Mais malgré cette courageuse initiative diplomatique, les résultats sont plus que fragiles. Comme pour «Minsk I», la mise en œuvre de «Minsk II» ne dépend que d’une seule personne – Vladimir Poutine. Ce dernier a fait fi de «Minsk I», pourquoi changerait-il d’attitude pour «Minsk II» ? Poutine sait parfaitement qu’il peut faire ce qu’il veut – militairement, politiquement et même économiquement (comme on le constate avec sa proposition d’aides financières à la Grèce qui pourrait devenir la tête de pont des états BRICS au sein de l’UE). Ce qui a déjà pris à l’Ukraine, ne sera jamais restitué. Ni la Crimée, ni les «Républiques Populaires» du «Donbass». Rien et personne ne semble être en mesure de stopper le fractionnement de l’Ukraine dicté par le président russe – à moins que le président ukrainien ne se lance, désespéré, dans une dernière, grande guerre contre la Russie. Ce qui déclencherait un conflit qui pourrait prendre des dimensions auxquelles on préfère ne pas penser.

En attendant, Poutine aura réussi non seulement de garder le contrôle sur ce qui se passe en Ukraine, mais il aura également réussi à obliger l’UE de mettre les sanctions contre la Russie sur glace. Il pourra rentrer à Moscou en grand vainqueur.

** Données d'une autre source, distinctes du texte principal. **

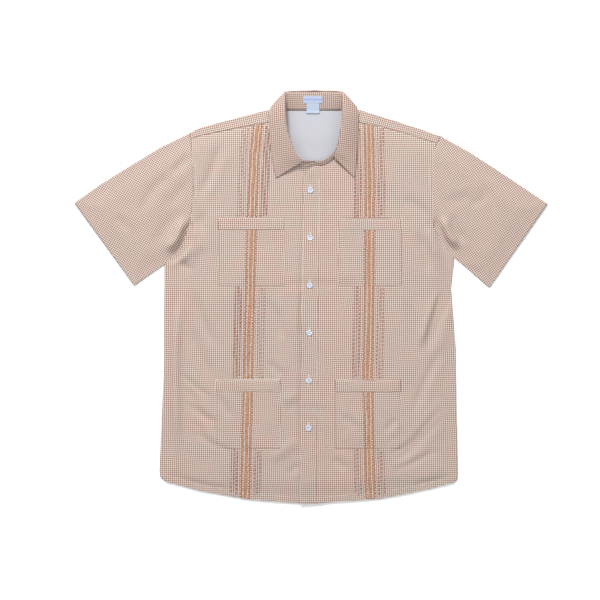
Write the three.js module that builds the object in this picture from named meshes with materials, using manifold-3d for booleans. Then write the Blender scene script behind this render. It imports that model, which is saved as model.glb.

Si le Président français et la chancelière allemande ont vraiment du mérite dans cette initiative, cela ne veut pas encore dire que les armes se tairont vraiment dès dimanche. Au contraire, l’intégrité de l’Ukraine est plus que jamais remise en question. Après la fin des négociations, les combats meurtriers ont continué à faire des victimes à Donetzk, Mariupol, Debalzewe, Wolnowacha et même la ville de Kramatorsk (à 50 km du front) a été la cible d’attaques. Et cela continuera jusqu’à ce que Poutine aura obtenu tout ce qu’il veut.